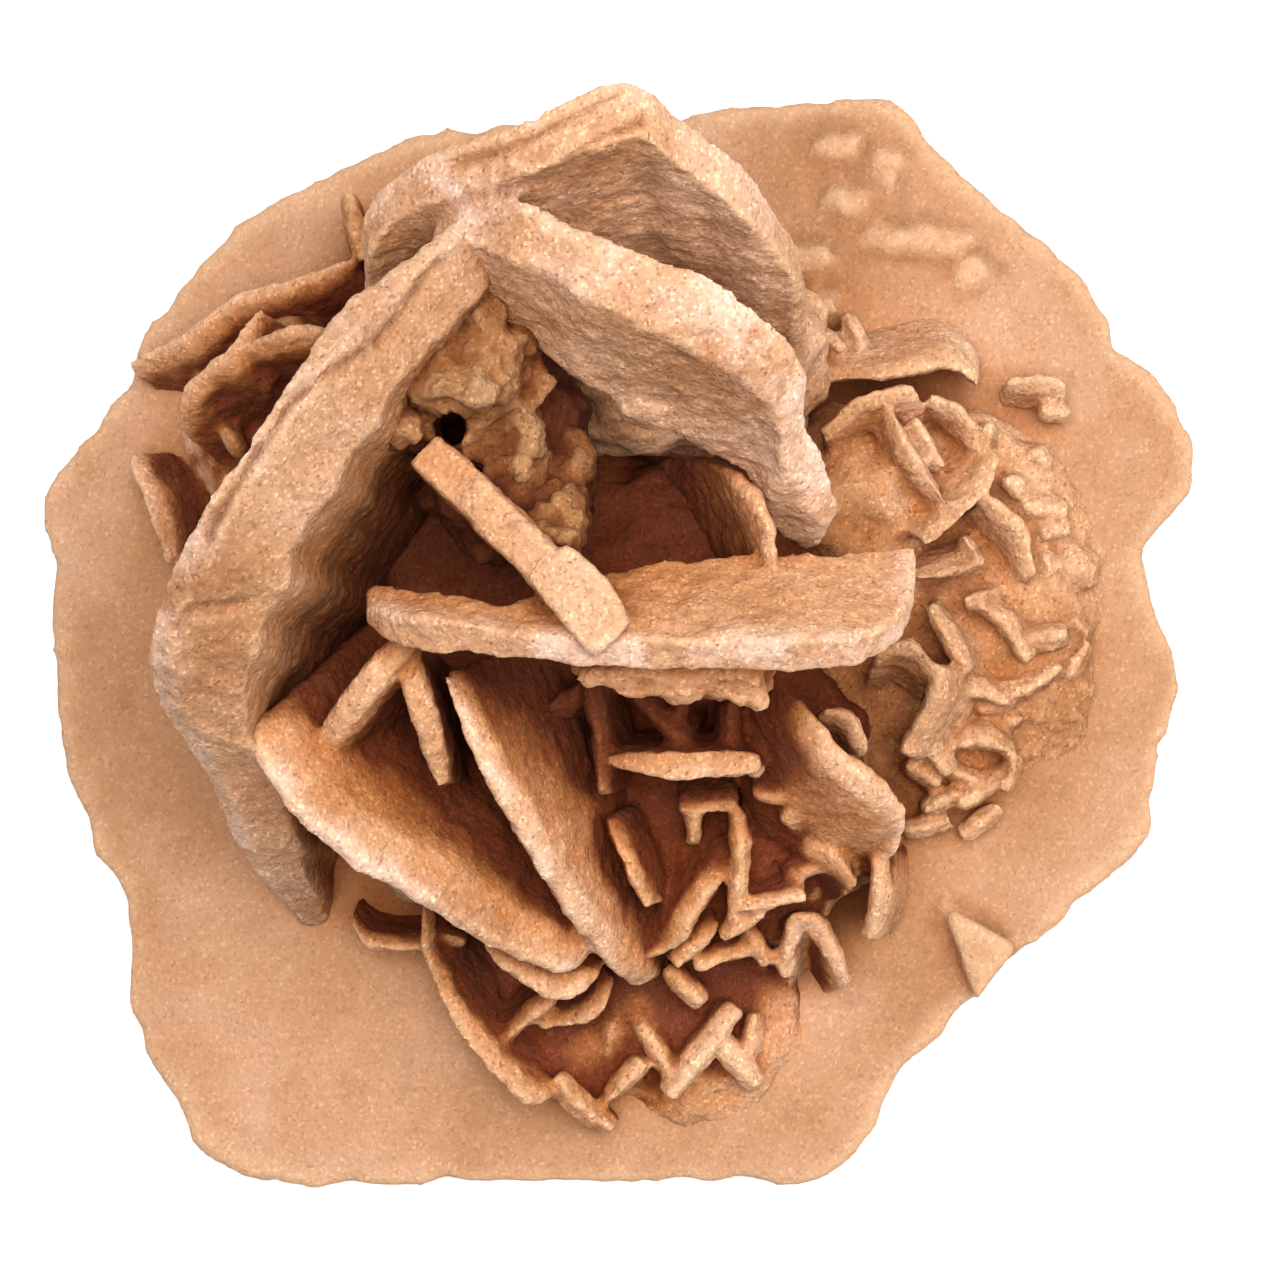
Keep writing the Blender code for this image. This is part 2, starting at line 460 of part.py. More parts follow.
def boolean(thing, name, operation, other):
    """Add a Boolean modifier and apply it; the exact solver loses solids here."""
    modifier = thing.modifiers.new(name, "BOOLEAN")
    modifier.operation = operation
    modifier.solver = "MANIFOLD"
    modifier.object = other
    bpy.context.view_layer.objects.active = thing
    bpy.ops.object.modifier_apply(modifier=modifier.name)


def merge_flat_faces(thing):
    """Make one face of neighbours that lie almost in one plane."""
    modifier = thing.modifiers.new("flat faces", "DECIMATE")
    modifier.decimate_type = "DISSOLVE"
    modifier.angle_limit = math.radians(FLAT_ANGLE)
    bpy.context.view_layer.objects.active = thing
    bpy.ops.object.modifier_apply(modifier=modifier.name)


def main():
    """Build the rose as one grown solid."""
    for thing in list(bpy.data.objects):
        bpy.data.objects.remove(thing)
    rose_collection = new_collection("sand rose")
    cutters = new_collection("cutters")
    rose = add_object("sand_rose", base_plate(), rose_collection)
    rose.data.materials.append(sand_material())
    for mesh in grown_parts():
        other = add_object(mesh.name, mesh, cutters)
        boolean(rose, mesh.name, "UNION", other)
        bpy.data.objects.remove(other)
    cutter = add_object("hole cutter", hole_cutter(), cutters)
    cutter.hide_render = True
    cutter.display_type = "WIRE"
    boolean(rose, "round hole", "DIFFERENCE", cutter)
    merge_flat_faces(rose)


main()
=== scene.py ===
# %% [markdown]
# # A gypsum sand rose
# A sand rose grows in damp desert sand. Gypsum crystals spread as flat lenses, called blades,
# and lock the sand grains inside them. This lesson rebuilds one rose: a wide base plate, a few
# tall thick blades, many thin bladelets, and the loose sand between them. The solid model of
# the rose is loaded first as a fixed frame, and the finer skin is made to fit it.

# %% Load the frame
import math

import bmesh
import bpy
import numpy as np
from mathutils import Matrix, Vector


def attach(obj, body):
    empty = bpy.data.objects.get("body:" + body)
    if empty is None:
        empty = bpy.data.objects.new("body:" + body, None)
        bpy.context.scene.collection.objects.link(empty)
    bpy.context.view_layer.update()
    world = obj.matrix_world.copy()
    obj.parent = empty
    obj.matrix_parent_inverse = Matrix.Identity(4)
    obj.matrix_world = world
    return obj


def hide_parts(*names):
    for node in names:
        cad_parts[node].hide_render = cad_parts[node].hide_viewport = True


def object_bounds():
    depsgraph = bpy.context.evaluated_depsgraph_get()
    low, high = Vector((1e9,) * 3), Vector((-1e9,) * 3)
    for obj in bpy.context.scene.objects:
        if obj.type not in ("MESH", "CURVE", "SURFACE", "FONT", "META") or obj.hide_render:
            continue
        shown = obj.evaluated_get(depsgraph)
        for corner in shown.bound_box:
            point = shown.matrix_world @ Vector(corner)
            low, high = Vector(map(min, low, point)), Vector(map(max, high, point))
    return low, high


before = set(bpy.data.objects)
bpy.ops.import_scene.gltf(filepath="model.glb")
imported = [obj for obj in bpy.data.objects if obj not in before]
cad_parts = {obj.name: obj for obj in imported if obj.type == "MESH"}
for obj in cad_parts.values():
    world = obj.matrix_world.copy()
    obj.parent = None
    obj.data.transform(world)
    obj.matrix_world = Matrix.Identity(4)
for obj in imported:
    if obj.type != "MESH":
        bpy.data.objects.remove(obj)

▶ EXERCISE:
Please quote the data above in full, with no line missing.

▶ FINAL RESULT:
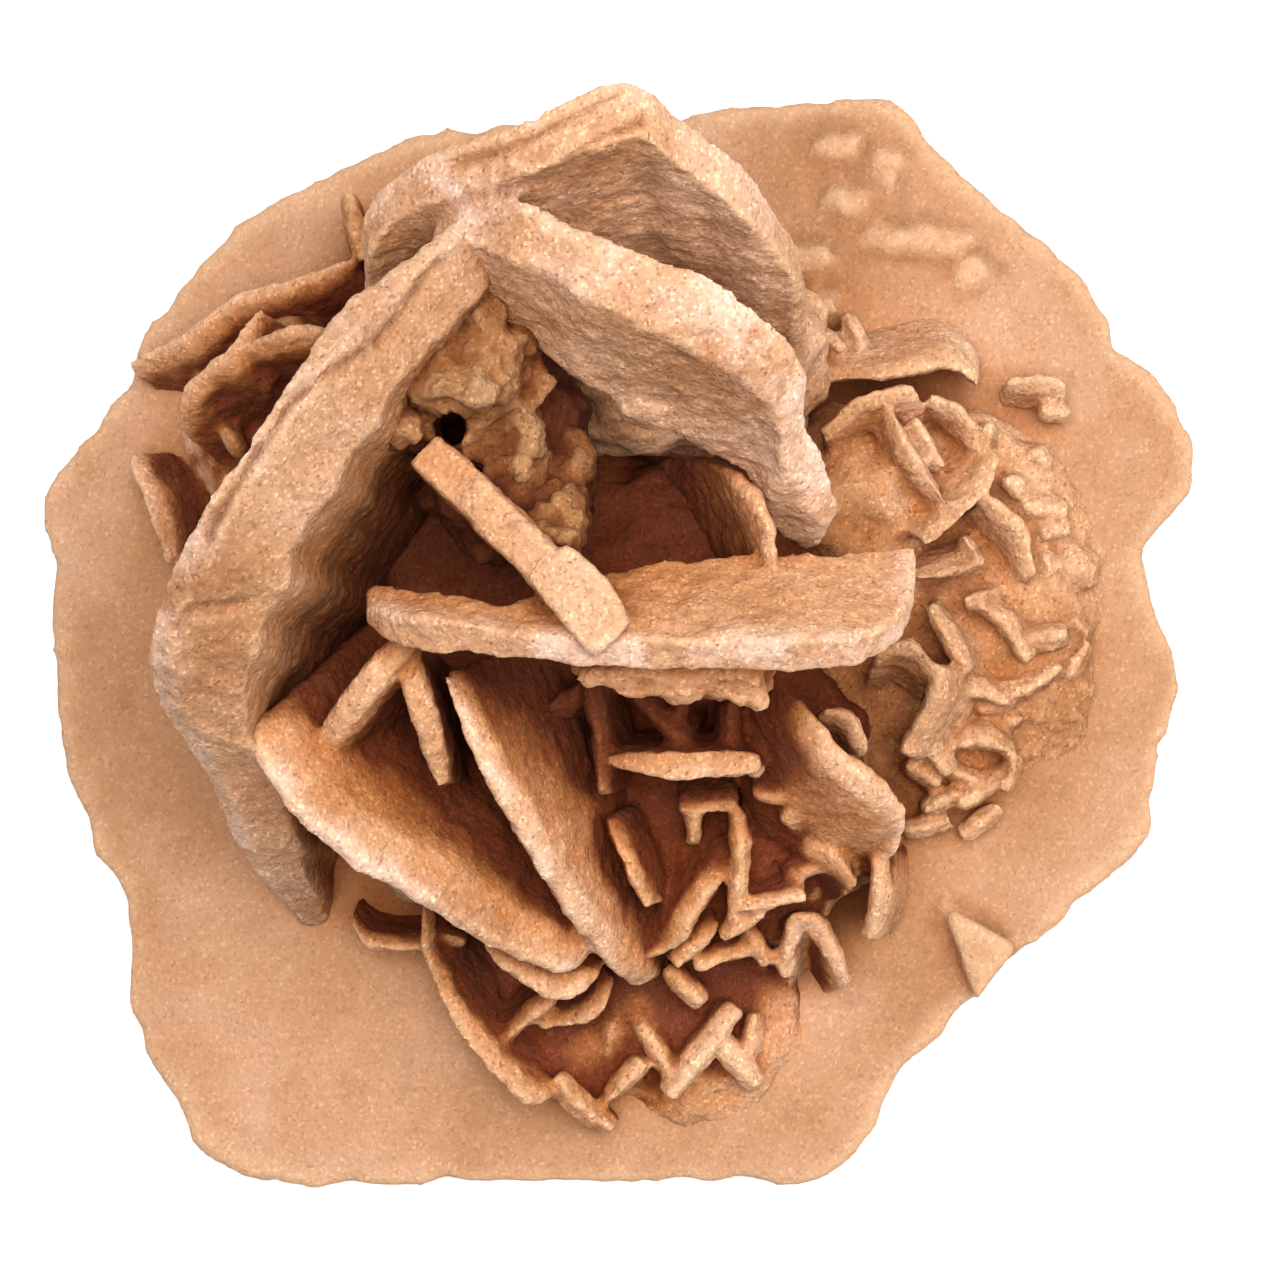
Keep writing the Blender code for this image. This is part 2, starting at line 460 of part.py. More parts follow.
def boolean(thing, name, operation, other):
    """Add a Boolean modifier and apply it; the exact solver loses solids here."""
    modifier = thing.modifiers.new(name, "BOOLEAN")
    modifier.operation = operation
    modifier.solver = "MANIFOLD"
    modifier.object = other
    bpy.context.view_layer.objects.active = thing
    bpy.ops.object.modifier_apply(modifier=modifier.name)


def merge_flat_faces(thing):
    """Make one face of neighbours that lie almost in one plane."""
    modifier = thing.modifiers.new("flat faces", "DECIMATE")
    modifier.decimate_type = "DISSOLVE"
    modifier.angle_limit = math.radians(FLAT_ANGLE)
    bpy.context.view_layer.objects.active = thing
    bpy.ops.object.modifier_apply(modifier=modifier.name)


def main():
    """Build the rose as one grown solid."""
    for thing in list(bpy.data.objects):
        bpy.data.objects.remove(thing)
    rose_collection = new_collection("sand rose")
    cutters = new_collection("cutters")
    rose = add_object("sand_rose", base_plate(), rose_collection)
    rose.data.materials.append(sand_material())
    for mesh in grown_parts():
        other = add_object(mesh.name, mesh, cutters)
        boolean(rose, mesh.name, "UNION", other)
        bpy.data.objects.remove(other)
    cutter = add_object("hole cutter", hole_cutter(), cutters)
    cutter.hide_render = True
    cutter.display_type = "WIRE"
    boolean(rose, "round hole", "DIFFERENCE", cutter)
    merge_flat_faces(rose)


main()
=== scene.py ===
# %% [markdown]
# # A gypsum sand rose
# A sand rose grows in damp desert sand. Gypsum crystals spread as flat lenses, called blades,
# and lock the sand grains inside them. This lesson rebuilds one rose: a wide base plate, a few
# tall thick blades, many thin bladelets, and the loose sand between them. The solid model of
# the rose is loaded first as a fixed frame, and the finer skin is made to fit it.

# %% Load the frame
import math

import bmesh
import bpy
import numpy as np
from mathutils import Matrix, Vector


def attach(obj, body):
    empty = bpy.data.objects.get("body:" + body)
    if empty is None:
        empty = bpy.data.objects.new("body:" + body, None)
        bpy.context.scene.collection.objects.link(empty)
    bpy.context.view_layer.update()
    world = obj.matrix_world.copy()
    obj.parent = empty
    obj.matrix_parent_inverse = Matrix.Identity(4)
    obj.matrix_world = world
    return obj


def hide_parts(*names):
    for node in names:
        cad_parts[node].hide_render = cad_parts[node].hide_viewport = True


def object_bounds():
    depsgraph = bpy.context.evaluated_depsgraph_get()
    low, high = Vector((1e9,) * 3), Vector((-1e9,) * 3)
    for obj in bpy.context.scene.objects:
        if obj.type not in ("MESH", "CURVE", "SURFACE", "FONT", "META") or obj.hide_render:
            continue
        shown = obj.evaluated_get(depsgraph)
        for corner in shown.bound_box:
            point = shown.matrix_world @ Vector(corner)
            low, high = Vector(map(min, low, point)), Vector(map(max, high, point))
    return low, high


before = set(bpy.data.objects)
bpy.ops.import_scene.gltf(filepath="model.glb")
imported = [obj for obj in bpy.data.objects if obj not in before]
cad_parts = {obj.name: obj for obj in imported if obj.type == "MESH"}
for obj in cad_parts.values():
    world = obj.matrix_world.copy()
    obj.parent = None
    obj.data.transform(world)
    obj.matrix_world = Matrix.Identity(4)
for obj in imported:
    if obj.type != "MESH":
        bpy.data.objects.remove(obj)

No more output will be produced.